Purbalingga– PNN NEWS – 18 Juni 2025 – Program Pendaftaran Tanah Sistematis Lengkap (PTSL) yang semestinya menjadi wujud pelayanan gratis dari pemerintah kepada masyarakat justru diwarnai dugaan penyimpangan serius di Desa Lamuk, Kecamatan Kejobong, Kabupaten Purbalingga. Seorang oknum Kepala Dusun (Kadus) diduga menyalahgunakan wewenang dengan menyelewengkan dana iuran dari warga peserta program.
Padahal, sesuai ketentuan dalam Surat Keputusan Bersama (SKB) Tiga Menteri, pungutan maksimal untuk wilayah Jawa dan Bali dibatasi sebesar Rp150.000 per bidang. Namun, di Desa Lamuk, warga justru diminta membayar hingga Rp350.000 Sampai Rp 450 000 per sertifikat—lebih dari dua kali lipat ketentuan resmi. Awalnya, warga menerima beban biaya tersebut dengan harapan sertifikat dapat segera diterbitkan. Namun hingga pertengahan 2025, puluhan warga belum juga menerima sertifikat yang dijanjikan, meski telah melunasi pembayaran sejak 2023.

*“Kami sudah lunas sejak tahun lalu, tapi sertifikat belum juga diterima. Kami khawatir uang yang kami bayarkan tidak pernah disetorkan ke Pokmas,” ungkap seorang warga, Senin (17/6).
Informasi yang beredar menyebutkan bahwa dana yang terkumpul dari warga mencapai sekitar Rp14 juta. Dana tersebut semestinya diserahkan kepada bendahara Kelompok Masyarakat (Pokmas) untuk selanjutnya diteruskan ke Badan Pertanahan Nasional (BPN). Namun, hingga kini, dana itu dilaporkan tidak pernah masuk ke kas Pokmas.
Pihak Pemerintah Desa Lamuk membenarkan bahwa dokumen administrasi sudah dikirim ke BPN dan sertifikat telah diterbitkan. Namun, distribusinya tertahan akibat belum terpenuhinya kewajiban keuangan oleh pihak pelaksana di tingkat dusun.

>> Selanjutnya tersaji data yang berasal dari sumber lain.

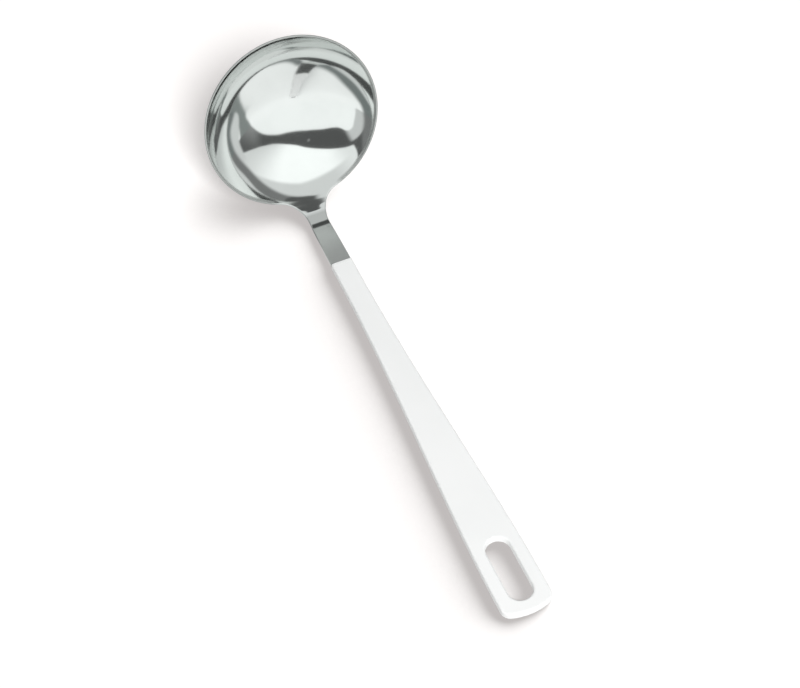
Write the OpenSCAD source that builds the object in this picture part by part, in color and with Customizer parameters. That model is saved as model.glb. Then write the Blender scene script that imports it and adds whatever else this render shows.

“Sertifikat sudah terbit dari BPN, namun belum kami serahkan karena dana belum disetor ke Pokmas. Kami masih menunggu penyelesaian,” jelas Sekretaris Desa Lamuk.
Kepala Desa Lamuk secara terbuka mengakui adanya penyimpangan oleh salah satu perangkat desa. Pihaknya mengambil langkah mitigasi dengan menunda sementara penyerahan sertifikat demi meredam potensi gejolak sosial di masyarakat.
“Memang ada penyalahgunaan dana oleh oknum Kadus. Kami sudah mengambil tindakan internal, termasuk menahan sementara distribusi sertifikat,” tegasnya.
Setelah mempertimbangkan eskalasi keresahan warga, pemerintah desa akhirnya memutuskan untuk tetap membagikan sertifikat yang telah selesai diproses. Oknum Kadus yang diduga terlibat telah diminta menandatangani surat pernyataan kesanggupan untuk mengembalikan dana masyarakat secara bertahap.
Namun menurut praktisi hukum Rasmoono, S.H., pernyataan pengembalian tersebut tidak menghapus unsur pidana yang telah terjadi.
“Tindakan tersebut memenuhi unsur penggelapan dana dan penyalahgunaan wewenang. Surat pernyataan pengembalian hanya bersifat administratif. Proses hukum tetap harus berjalan,” tegas Rasmoono.
Ia menambahkan bahwa praktik semacam ini mencederai semangat pelayanan publik dan menggerus kepercayaan masyarakat terhadap institusi pemerintah desa. Rasmoono mendesak aparat penegak hukum untuk menyelidiki kasus ini secara profesional, transparan, dan tanpa kompromi.